问题背景：在查询过程中，查询条件添加了高亮，出现了报错

查询语句

json 复制代码

POST /logs/_search
{
"query": {
    "match": {
    "message": "specific_error_code"
    }
},
"highlight": {
    "fields": {
    "request_arguments": {} // Highlighting is attempted on the request_arguments field
    }
}
}

报错信息

复制代码

The length of [specific_error_code] field of [32535924] doc "illegal argument exception', maximum allowed to be analyzed for highlighting.

问题原因：高亮查询的内容超出了highlight.max_analyzed_offset的设置，该配置的含义为高亮的最大字符，默认为[10000]

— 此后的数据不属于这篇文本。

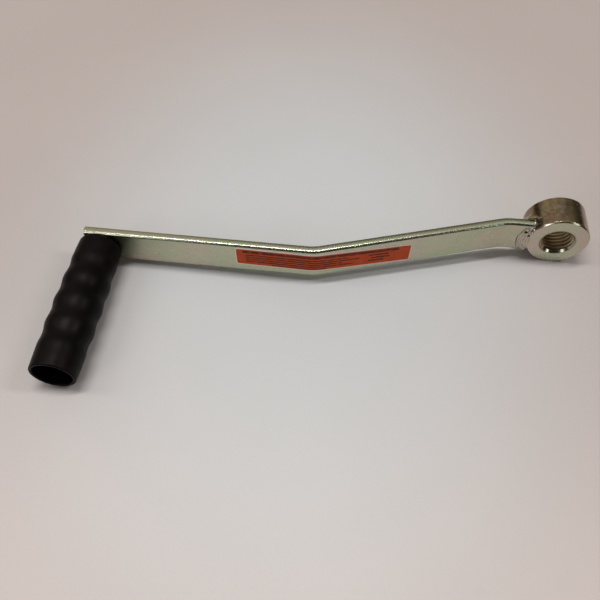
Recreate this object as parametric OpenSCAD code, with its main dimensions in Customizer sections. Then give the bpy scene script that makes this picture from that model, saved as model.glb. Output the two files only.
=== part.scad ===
// Winch crank handle: a joggled flat steel bar with a threaded hub welded to one
// end and a hollow finger grip that turns on a shouldered rivet at the other.
// X runs from the grip to the hub, Y along the hub's bore away from the operator,
// Z up. The origin is on the hub's axis, in the middle of the bar's thickness.

/* [Arm] */
// Width of the flat bar, up and down
bar_w = 25.4; // [22:0.1:30]
// Thickness of the flat bar
bar_t = 6; // [5:0.1:7.5]
// Radius of the bar's four rolled corners
bar_edge_r = 1.5; // [0.6:0.1:2]
// Radius of the crown that rolling leaves across each edge of the bar
bar_crown_r = 7; // [5:0.1:20]
// Hub axis to grip axis
reach = 304.8; // [260:0.1:360]
// How far the joggle brings the grip's end of the bar towards the operator
set_out = 39.5; // [25:0.1:50]
// Hub axis to the knee beside the hub
inner_knee = 36.2; // [34:0.1:46]
// Hub axis to the knee halfway along the bar
outer_knee = 161.6; // [140:0.1:180]
// Radius of both knees, to the middle of the bar
knee_r = 30; // [20:1:40]
// Length of bar past the grip's axis
end_margin = 9.3; // [8:0.1:16]

/* [Hub] */
// Outer diameter of the hub
hub_d = 40.5; // [38:0.1:46]
// Length of the hub along its bore
hub_l = 22.5; // [18:0.1:28]
// How far the hub stands in front of the bar's face
hub_proud = 1.9; // [1:0.1:3]
// Chamfer on the hub's front edge
hub_edge = 0.9; // [0.4:0.1:1.6]
// Chamfer on the hub's back edge
hub_back_edge = 0.3; // [0.1:0.1:1.6]
// Diameter of the bore at the crests of its thread
thread_minor_d = 19.4; // [18:0.1:20.5]
// Diameter of the countersunk mouths of the bore
mouth_d = 22.6; // [22:0.1:24]

/* [Welds] */
// Width of the front weld over the joint
front_weld_w = 8.8; // [7:0.1:12]
// How much of that width lies on the hub
front_weld_lap = 1.9; // [1.4:0.1:3]
// How far the front weld stands over the hub's front face
front_weld_cap = 0.8; // [0.4:0.1:1.6]
// Leg of the fillet weld behind the bar
back_weld_leg = 5.6; // [3:0.1:7]
// Radius of the short welds over the bar's two edges
edge_weld_r = 2.4; // [1.6:0.1:3.2]

/* [Grip] */
// Length of the grip
grip_l = 98.1; // [90:0.1:120]
// Radius of the grip at its middle crest
grip_r = 15; // [14.5:0.1:17]
// Depth of the finger waves, crest to valley
wave_depth = 0.84; // [0.4:0.02:1.6]
// Distance from one finger wave to the next
wave_pitch = 16.8; // [14:0.1:19]
// How much slimmer the grip is at its ends than at its middle
grip_barrel = 1.2; // [0.5:0.05:1.6]
// Rounding of the grip's edge next to the bar
grip_shoulder_r = 2.4; // [1:0.1:3]
// Radius of the hollow at the open end
hollow_r = 11.7; // [11.2:0.1:12]
// How much the hollow narrows from its mouth to its floor
hollow_draft = 0.5; // [0.2:0.1:1]
// Thickness of the grip's end wall next to the bar
end_wall = 3.2; // [2:0.1:5]
// Outer radius of the bearing tube inside the grip
tube_r = 7.4; // [6.6:0.1:8]
// Length of the bearing, end wall and tube together
bearing_l = 62; // [45:0.5:66]
// Number of ribs between the bearing tube and the grip's wall
rib_count = 6; // [3:1:8]
// Thickness of a rib
rib_t = 1.6; // [1:0.1:2.4]
// How far the ribs stop short of the tube's end
rib_back = 6; // [2:0.5:12]

/* [Spindle] */
// Diameter of the spindle's shank, on which the grip turns
shank_d = 9.5; // [8:0.1:10.5]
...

解决办法：通过调大索引限制(有oom风险)/修改高亮搜索条件

json 复制代码

  PUT index/_settings
  {
      "index" : {
          "highlight.max_analyzed_offset" : 100000000
      }
  }

json 复制代码

POST /logs/_search
{
"query": {
    "match": {
    "message": "specific_error_code"
    }
},
"highlight": {
    "fields": {
    "*": {}, // Highlight all other fields except the one causing the issue
    "request_arguments": {"no_match": "none"} // Exclude request_arguments from highlighting
    }
}
}